For the remaining batch of 7642 vacant posts, the state government had informed the court that the recruitment process will end by March 31, 2019.
With regard to Rajasthan, the court had accepted its roadmap and directed that 20 per cent of the 15,701 vacancies across all ranks should be filled up this year, 30 per cent by March 31 next year and the remaining 50 per cent by March 31, 2019, failing which its home secretary would be held responsible.
It had also accepted the roadmap given by the Jharkhand government for filling up vacancies of over 10,000 constables, 3017 sub-inspectors and 72 deputy superintendents of police and directed the state authorities to strictly adhere to the time-line.
Jharkhand government had contended that the total cadre strength of its constables was 52,943 and 36,636 constables are currently working and there were 16,307 vacancies. Of these, 6,148 vacancies have been abolished and as a result the total vacancies for constables now stood at 10,159.
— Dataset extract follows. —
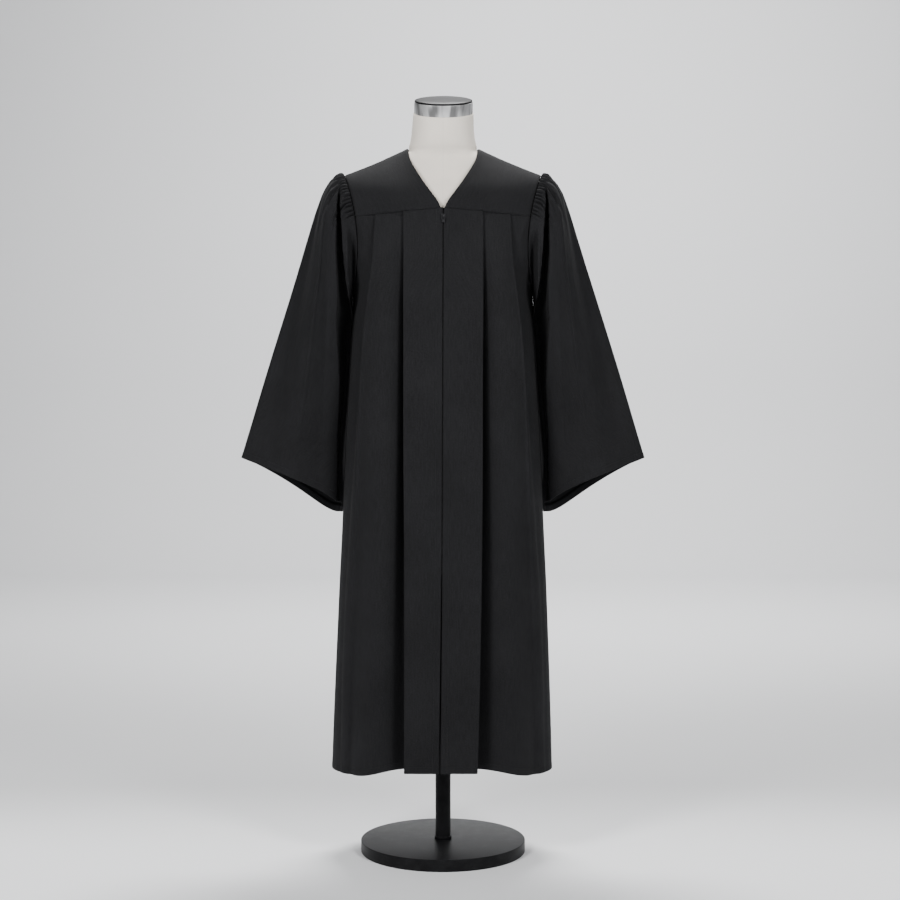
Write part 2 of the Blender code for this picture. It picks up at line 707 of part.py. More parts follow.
def arch_mesh(place):
    """The slider's bail: a strip turned half round over the pull's bar, sunk into the plate's face."""
    mesh = bpy.data.meshes.new("arch_helper")
    shape = bmesh.new()
    half = ARCH_WIDTH / 2
    top = ARCH_SPAN / 2
    low = top - ARCH_STRIP
    places = ((-half, 0, low), (half, 0, low), (half, 0, top), (-half, 0, top))
    corners = [shape.verts.new(corner) for corner in places]
    edges = [shape.edges.new((corners[k], corners[(k + 1) % 4])) for k in range(4)]
    bmesh.ops.spin(shape, geom=edges, axis=(1, 0, 0), angle=math.pi, steps=ARCH_STEPS, cent=(0, 0, 0))
    bmesh.ops.holes_fill(shape, edges=shape.edges, sides=4)
    bmesh.ops.recalc_face_normals(shape, faces=shape.faces)
    sunk = (place[0], place[1] + JOIN_DEPTH, place[2])
    bmesh.ops.translate(shape, vec=sunk, verts=shape.verts)
    shape.to_mesh(mesh)
    shape.free()
    return mesh


def add_zip(parts, cutters):
    add_cloth("zip_tape_left", tape_rows(left=True), parts, wall=TAPE_WALL, look=ZIP_LOOK)
    add_cloth("zip_tape_right", tape_rows(left=False), parts, wall=TAPE_WALL, look=ZIP_LOOK)
    row = between(SECTIONS, "z", SLIDER_Z * 1000)
    x = row.zip / 1000
    low = between(SECTIONS, "z", (SLIDER_Z - SLIDER[2] / 2) * 1000)
    face = low.front / 1000 - WALL / 2 - 2 * SEAM
    plate_y = face - SLIDER[1] / 2
    slider = add_object("zip_slider", box_mesh("zip_slider", SLIDER, (x, plate_y, SLIDER_Z)), ZIP_LOOK, parts)
    front = face - SLIDER[1]
    arch = helper(arch_mesh((x, front, SLIDER_Z)), cutters)
    fin = helper(box_mesh("fin_helper", FIN, (x, face + JOIN_DEPTH / 2, SLIDER_Z)), cutters)
    join_into(slider, [arch, fin])

    axis = (x, front - PULL_AXIS_AHEAD, SLIDER_Z)
    drop = PULL_WINDOW + PULL_BAR
    bar = box_mesh("zip_pull", (PULL_WIDTH, PULL_BAR, PULL_BAR), (0, 0, 0))
    pull = add_object("zip_pull", bar, ZIP_LOOK, parts)
    added = []
    for side in (-1, 1):
        centre = (side * (PULL_WIDTH - PULL_RAIL) / 2, 0, PULL_BAR / 2 - drop / 2)
        added.append(helper(box_mesh("rail_helper", (PULL_RAIL, PULL_BAR, drop), centre), cutters))
    tab_size = (PULL_WIDTH * 0.86, PULL_BAR * 0.94, PULL_TAB)
    tab_centre = (0, 0, -PULL_WINDOW - PULL_TAB / 2 + JOIN_DEPTH)
    added.append(helper(box_mesh("tab_helper", tab_size, tab_centre), cutters))
    join_into(pull, added)
    for piece in [pull] + added:
        piece.location = axis


def main():
    for old in list(bpy.data.objects):
        bpy.data.objects.remove(old, do_unlink=True)
    parts = bpy.data.collections.new("Graduation gown on a dress form")
    cutters = bpy.data.collections.new("Helpers")
    bpy.context.scene.collection.children.link(parts)
    bpy.context.scene.collection.children.link(cutters)

    add_stand(parts)
    add_form(parts)
    add_neck_fittings(parts)

    add_cloth("yoke_front_right", front_yoke_rows(), parts)
    add_cloth("yoke_front_left", mirrored(front_yoke_rows()), parts)
    add_cloth("yoke_back", back_yoke_rows(), parts)
    add_cloth("front_right", front_rows(left=False), parts)
    add_cloth("front_left", front_rows(left=True), parts)
    add_cloth("back", back_rows(), parts)
    add_cloth("sleeve_right", sleeve_rows(), parts, closed=True)
    add_cloth("sleeve_left", mirrored(sleeve_rows()), parts, closed=True)
    add_zip(parts, cutters)


main()
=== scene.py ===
"""The looks of a graduation gown on a limbless dress form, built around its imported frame.

Metres, +Z up, the gown's front faces -Y. The cloth pieces are thin shells over the frame's own sections,
with deeper front pleats, finer folds, gathers and sewing.
"""

import math
from collections import namedtuple

import bmesh
import bpy
import numpy as np
from bpy.props import FloatProperty, FloatVectorProperty, PointerProperty
from mathutils import Matrix, Vector


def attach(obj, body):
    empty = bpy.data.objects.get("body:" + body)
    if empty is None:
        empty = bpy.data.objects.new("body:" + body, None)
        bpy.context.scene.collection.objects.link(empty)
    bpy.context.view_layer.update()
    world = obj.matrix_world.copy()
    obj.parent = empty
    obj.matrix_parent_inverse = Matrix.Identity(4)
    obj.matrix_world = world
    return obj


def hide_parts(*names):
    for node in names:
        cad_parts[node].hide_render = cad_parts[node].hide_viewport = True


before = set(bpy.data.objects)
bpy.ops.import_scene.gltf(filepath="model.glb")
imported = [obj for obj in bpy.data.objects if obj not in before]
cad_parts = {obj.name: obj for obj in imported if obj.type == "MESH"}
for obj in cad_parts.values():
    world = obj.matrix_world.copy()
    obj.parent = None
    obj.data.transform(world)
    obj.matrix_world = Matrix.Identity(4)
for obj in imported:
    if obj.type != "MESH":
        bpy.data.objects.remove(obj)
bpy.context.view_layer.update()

bl_info = {
    "name": "Graduation gown on a dress form",
    "version": (1, 0, 0),
    "blender": (4, 5, 0),
    "location": "View3D > Sidebar > Gown",
    "description": "Builds the gown's cloth, zip and sewing, its dress form and a studio around them",
    "category": "Object",
}

BODY = "gown_and_form"
PULL_BODY = "zip_pull"

# Sizes that the cloth shares with the frame
SIDE_SEAM_HALF = 0.00005
TOP_SEAM = 0.0002
SEAM_CENTRE_Z = 1.3440
SEAM_DROP = 0.0165
UNDERARM_Z = 1.1650
HEM_MIDDLE_Z = 0.1900
HEM_SIDE_Z = 0.1790
HEM_LIFT_FRONT = 0.0180
HEM_LIFT_BACK = 0.0060
HEM_LIFT_INNER_X = 0.0900
HEM_LIFT_OUTER_X = 0.2000
HEM_LEAN = 0.0025
HEM_LEAN_START = 0.7000
HEM_LEAN_RUN = 0.5000
HEM_LIFT_START = 0.6400
CREASE = 0.0010
OPEN_CREASE = 0.0040
OPEN_PLEAT = 0.0060
OPENING_RUN = 0.5000
BACK_DEPTH = 0.95
BACK_VALLEY = 0.75
FRONT_EDGE = 0.0013
FRONT_EDGE_HEM = 0.0022
FRONT_EDGE_START = 0.6000
FRONT_EDGE_RUN = 0.4000
SHOULDER_X = 0.2035
SHOULDER_Z = 1.4175
UNDERARM_X = 0.1870
ARMHOLE_DEPTH = 0.0780
ARMHOLE_DISH = 0.0210
NECK_POINT = (0.0735, 0.0060, 1.4735)
CHEST_BOW = 0.0145
BACK_NECK_SHARE = 0.4
BACK_NECK_DEPTH = 0.0580
BACK_NECK_DROP = 0.0060
SHOULDER_SAG = 0.0025
CUFF_LIFT_FRONT = 0.0165
CUFF_DROP_BACK = 0.0093
ZIP_BOTTOM = 0.6000
SLIDER_Z = 1.3250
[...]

It had on April 24 directed the Uttar Pradesh government to fill over 1.5 lakh police vacancies in fours years, saying this will help in dealing with the law and order problem.
The court had also directed the governments of Tamil Nadu and Karnataka to fill up about 45,000 such vacancies in a time-bound manner, while expressing dissatisfaction with the responses of West Bengal in the matter.